The heart of it - and I get a good semblance of this vibe even on a cops-n-courts procedural like L&O - is that New York answers to no one and explains to no one. This, for me anyway, is a deep essence underlying the city’s culture.
Do you have a cite for this, or a recollection of when it happened? I’ve tried finding it but Google only turns up you saying it, here and in another thread.
Moving thread from IMHO to Cafe Society
NYPD Blue captured one version of New York pretty well, I thought, at least in its early seasons. But that wasn’t the one and only New York any more than Seinfeld was.
The comic book writer Denny O’Neil once said that both Metropolis and Gotham City were versions of New York, but that Metropolis was Park Avenue on a glorious summer afternoon, and Gotham was a freezing alleyway in the South Bronx at 3am. Good luck trying to capture both those extremes (and everything inbetween) in a single show.
David Simon’s The Wire is the only show I know of that come close to portraying a modern city in all its incredible complexity (and he may get there with Treme’s New Orleans too), but he hasn’t turned his attention to New York yet.
NYPD Blue
Sesame Street
No, I’ve also tried before to find the quote through Google with no success. Roseanne was #1 from 1989-1990, which overlaps with Molly Dodd, which ran from 1987-1991, so it would have been during that time period. It was an article that I read either in the newspaper or possibly T.V. Guide, and it stuck with me because I though Jay Tarses was such a jerk.

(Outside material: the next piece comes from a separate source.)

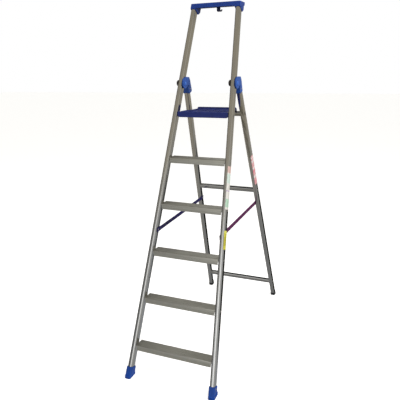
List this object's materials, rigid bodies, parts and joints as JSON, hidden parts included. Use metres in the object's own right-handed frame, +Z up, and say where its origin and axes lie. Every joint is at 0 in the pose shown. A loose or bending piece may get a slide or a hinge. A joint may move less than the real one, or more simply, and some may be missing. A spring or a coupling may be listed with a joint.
{
  "type": "platform step ladder",
  "caption": "Folding aluminium step ladder with ribbed treads, a tilting plastic platform, a guard rail with a tool tray, and webbing spreader straps.",
  "frame": {"origin": "on the floor under the middle of the open ladder's box", "axes": "+Z up, +X to the right of a person facing the ladder to climb it, -Y towards that person, so the ladder leans back towards +Y"},
  "size_m": [0.5014, 1.253, 1.898],
  "materials": {
    "aluminium_tube": "mill-finish extruded aluminium tube, satin",
    "aluminium_tread": "ribbed extruded aluminium, dull satin",
    "steel_fastener": "zinc-plated steel",
    "blue_plastic": "moulded polypropylene, satin",
    "hinge_blue_plastic": "moulded nylon, satin",
    "navy_plastic": "moulded polypropylene with an anti-slip pattern",
    "black_plastic": "moulded nylon, matt",
    "black_rubber": "moulded rubber",
    "strap_webbing": "flat woven polyester webbing",
    "label_pale": "printed film",
    "label_yellow": "printed film",
    "label_red": "printed film"
  },
  "bodies": {
    "front_frame": {"bucket_hook": "navy_plastic", "cap_screw_left": "steel_fastener", "cap_screw_right": "steel_fastener", "foot_rivet_left": "steel_fastener", "foot_rivet_right": "steel_fastener", "front_foot_left": "blue_plastic", "front_foot_right": "blue_plastic", "front_stile_left": "aluminium_tube", "front_stile_right": "aluminium_tube", "hinge_nut_left": "black_plastic", "hinge_nut_right": "black_plastic", "hinge_pin_left": "steel_fastener", "hinge_pin_right": "steel_fastener", "label_low": "label_yellow", "label_side": "label_pale", "platform_pin_left": "steel_fastener", "platform_pin_right": "steel_fastener", "strap_anchor_front_left": "steel_fastener", "strap_anchor_front_right": "steel_fastener", "strap_left": "strap_webbing", "strap_right": "strap_webbing", "top_cap": "blue_plastic", "tread_1": "aluminium_tread", "tread_2": "aluminium_tread", "tread_3": "aluminium_tread", "tread_4": "aluminium_tread", "tread_5": "aluminium_tread", "tread_rivet_1_left": "steel_fastener", "tread_rivet_1_right": "steel_fastener", "tread_rivet_2_left": "steel_fastener", "tread_rivet_2_right": "steel_fastener", "tread_rivet_3_left": "steel_fastener", "tread_rivet_3_right": "steel_fastener", "tread_rivet_4_left": "steel_fastener", "tread_rivet_4_right": "steel_fastener", "tread_rivet_5_left": "steel_fastener", "tread_rivet_5_right": "steel_fastener"},
    "rear_frame": {"hinge_body_left": "hinge_blue_plastic", "hinge_body_right": "hinge_blue_plastic", "hinge_rivet_left": "steel_fastener", "hinge_rivet_right": "steel_fastener", "label_rear": "label_red", "platform_rest_bar": "aluminium_tube", "platform_rest_bar_bolt_left": "steel_fastener", "platform_rest_bar_bolt_right": "steel_fastener", "rear_crossbar_lower": "aluminium_tube", "rear_crossbar_lower_bolt_left": "steel_fastener", "rear_crossbar_lower_bolt_right": "steel_fastener", "rear_crossbar_upper": "aluminium_tube", "rear_crossbar_upper_bolt_left": "steel_fastener", "rear_crossbar_upper_bolt_right": "steel_fastener", "rear_foot_left": "black_rubber", "rear_foot_right": "black_rubber", "rear_leg_left": "aluminium_tube", "rear_leg_right": "aluminium_tube", "strap_anchor_rear_left": "steel_fastener", "strap_anchor_rear_right": "steel_fastener"},
    "platform_deck": {"platform": "navy_plastic"}
  },
  "joints": [
    {"name": "fold", "type": "hinge", "parent": "front_frame", "child": "rear_frame", "pos_m": [0, -0.04248, 1.483], "axis": [-1, 0, 0], "range_deg": [0, 42], "deforming": ["strap_left", "strap_right"]},
    {"name": "platform_tilt", "type": "hinge", "parent": "front_frame", "child": "platform_deck", "pos_m": [0, -0.1045, 1.318], "axis": [1, 0, 0], "range_deg": [0, 69.3]}
  ],
  "couplings": [
    {"joint": "platform_tilt", "follows": "fold", "ratio": 1.65}
  ]
}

Seinfeld is certainly at times a true-to-life recreation of New York City (I lived there 15 years), it’s just that a lot of things that happen on it are not uniquely NYC experiences. For example, the occasional extended wait at a restaurant or having to deal with an annoying roommate can happen in cities large and small. As for cars, people do of course have them in Manhattan. I did, and I was far from wealthy.
I’ve never set foot in New York but the shows that define it to me are Seinfeld and Friends … in short, New York is full of young, mostly white, not particularly wealthy people who live in very nice apartments and go to coffee shops a lot.